Don't get me wrong, I have a LOT of hand planes, and use them regularily. But for trimming joists( do you mean studs, since you're applying drywall to them?) a power plane will be MUCH faster. I have a Makita, but there are several others taht are good.
If you don't have the power on in the house, or you decide to go with a hand plane, I think a jack plane would be best. On Ebay,you would look for a 14" long (a no.5 in Stanley's system) plane made by Stanley, Sargent, or Miller's Falls. Ask the seller if there are any cracks, breaks, or missing pieces.Don't pay more than about $50.00, shipped, if it's in excellent condition.
You'll have to learn to sharpen the blade, by whatever method you prefer. The blade will work best with a camber (slight curve) on the edge.
Those are the basics,others can add to this, or disagree with it!
Rick W
Plus one on what Rick W said , I just finished remodeling two rooms ... my little old Bosch power planer did the trick just fine.
tom
Studs, Not Joists
Thanks for the info. Yes, of course, I meant to say studs. Don't know what I was thinking. Guess my brain hadn't kicked in yet this morning! :-)
I might give the power plane a try. Most of the studs that need work need shimming, it's just a few that need a little shaving, so I thought a power plane might be overkill. But then again, it would give me a good excuse for another power tool, right? :-)
A lot of carpenters use a small block plane for this, it's fairly ubiquitous in most carpenters' toolboxes. Costs around $20 at Lowe's or most other hardware stores. You folks out there that spend a great deal or your time thinking and writing and emoting about bench planes may want to cover your eyes at this point, but I gotta say this: when I'm hot and heavy into a carpentry project, with no time for all the normal chautauqua moments and niceties of normal hand tool work, I sharpen the blade with a belt sander and perhaps another cast off piece of 220 grit sandpaper laid on somethin' flat.

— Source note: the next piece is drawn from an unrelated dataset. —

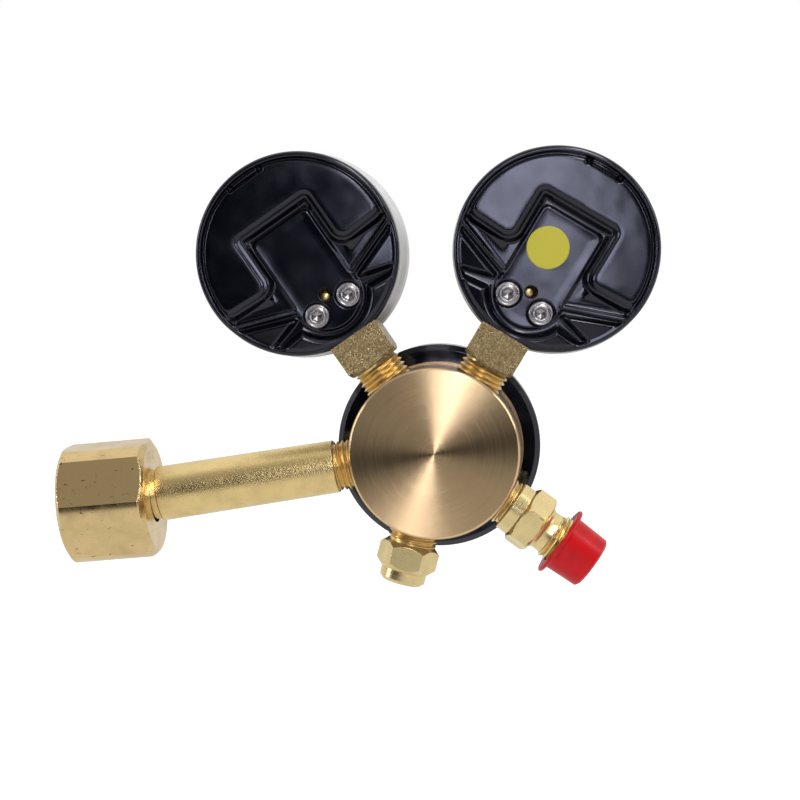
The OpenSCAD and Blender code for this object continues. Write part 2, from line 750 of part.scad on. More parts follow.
module relief_body() {
    color([0.76, 0.62, 0.34]) at_port(relief_angle) difference() {
        union() {
            rotate_extrude() polygon([
                [0, relief_start - thread_len + 1], [port_r - 0.8, relief_start - thread_len + 1],
                [port_r, relief_start - thread_len + 2], [port_r, port_mouth],
                [root_r, port_mouth], [root_r, relief_start + 1], [0, relief_start + 1]
            ]);
            translate([0, 0, relief_start])
                turned_hex(relief_af, relief_af * 1.15, relief_hex_len, 1.7, 1.6);
        }
        translate([0, 0, relief_start - thread_len]) cylinder(d = 4, h = relief_end);
        translate([0, 0, relief_seat]) cylinder(d = relief_chamber_d, h = relief_end);
    }
}

module relief_cap() {
    color([0.76, 0.62, 0.34]) at_port(relief_angle) difference() {
        rotate_extrude() polygon([
            [0, relief_hex_end - relief_cap_in],
            [relief_chamber_d / 2 - fit_gap, relief_hex_end - relief_cap_in],
            [relief_chamber_d / 2 - fit_gap, relief_hex_end], [relief_cap_d / 2, relief_hex_end],
            [relief_cap_d / 2, relief_end - 0.9], [relief_cap_d / 2 - 0.9, relief_end], [0, relief_end]
        ]);
        translate([0, 0, relief_hex_end - relief_cap_in - 1]) cylinder(d = 6.6, h = relief_cap_in + 3);
        translate([0, 0, relief_end - 3]) cylinder(d = relief_vent_d, h = 4);
    }
}

module relief_poppet() {
    color([0.8, 0.65, 0.35]) at_port(relief_angle) translate([0, 0, relief_seat + 0.02]) {
        cylinder(d = relief_poppet_d, h = 2);
        cylinder(d = 3, h = relief_poppet_t);
    }
}

module relief_spring() {
    color([0.7, 0.7, 0.72]) at_port(relief_angle)
        translate([0, 0, relief_seat + 2.02 + spring_touch])
            coil_spring(2.4, 0.35, relief_hex_end + 1.9 - relief_seat - 2.02 - 2 * spring_touch, 8, 12, 6);
}

// Scale of the stamped pattern, drawn for a case of this radius
stamp = back_r / 26.8;

// Outline of the raised half moon on the stamped back, open in the middle for the movement
module plateau_outline() {
    difference() {
        intersection() {
            circle(r = back_r - 3.6, $fn = 96);
            translate([-back_r, -0.8]) square([2 * back_r, back_r - 2.6]);
        }
        translate([-pad_w / 2 - 3.2, -back_r]) square([pad_w + 6.4, back_r + pad_top + 4]);
    }
}

// One of the two wing ribs beside the screws
module wing_outline() {
    intersection() {
        circle(r = back_r - 3.2, $fn = 96);
        polygon(stamp * [[wing_from, -9.8], [wing_to, -5.4], [wing_to - 0.6, -13.4], [wing_from, -12.6]]);
    }
}

// Raised crescent round the foot of the screw pad
module foot_outline() {
    intersection() {
        circle(r = back_r - 3, $fn = 96);
        difference() {
            translate([-foot_w / 2 * stamp, -back_r])
                square([foot_w * stamp, back_r - foot_top * stamp]);
            translate([0, -foot_hollow_at * stamp]) circle(r = foot_hollow_r * stamp, $fn = 96);
        }
    }
}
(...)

We remodeled two bathrooms last year down to bare studs and did the same thing. As in your case, shimming the studs that needed it was more of a science project than shaving high areas, but a couple studs were sticking out just a little too proud to give a truly flat wall, so they needed a little work with a plane.
The harsh realities
>sharpen the blade with a belt sander and then on a cast off piece of 220 grit sandpaper laid on somethin' flat.<
Sure of course. The quality of the surface produced isn't important and the wood being cut is full of sheet rock or plaster dust and the odd broken off nail.
Not a home builder here but . . .
Some where I read some one saying this plane was originally used for the type of building work you are describing and that it wasn't really intended for thicknessing planks like I use it for.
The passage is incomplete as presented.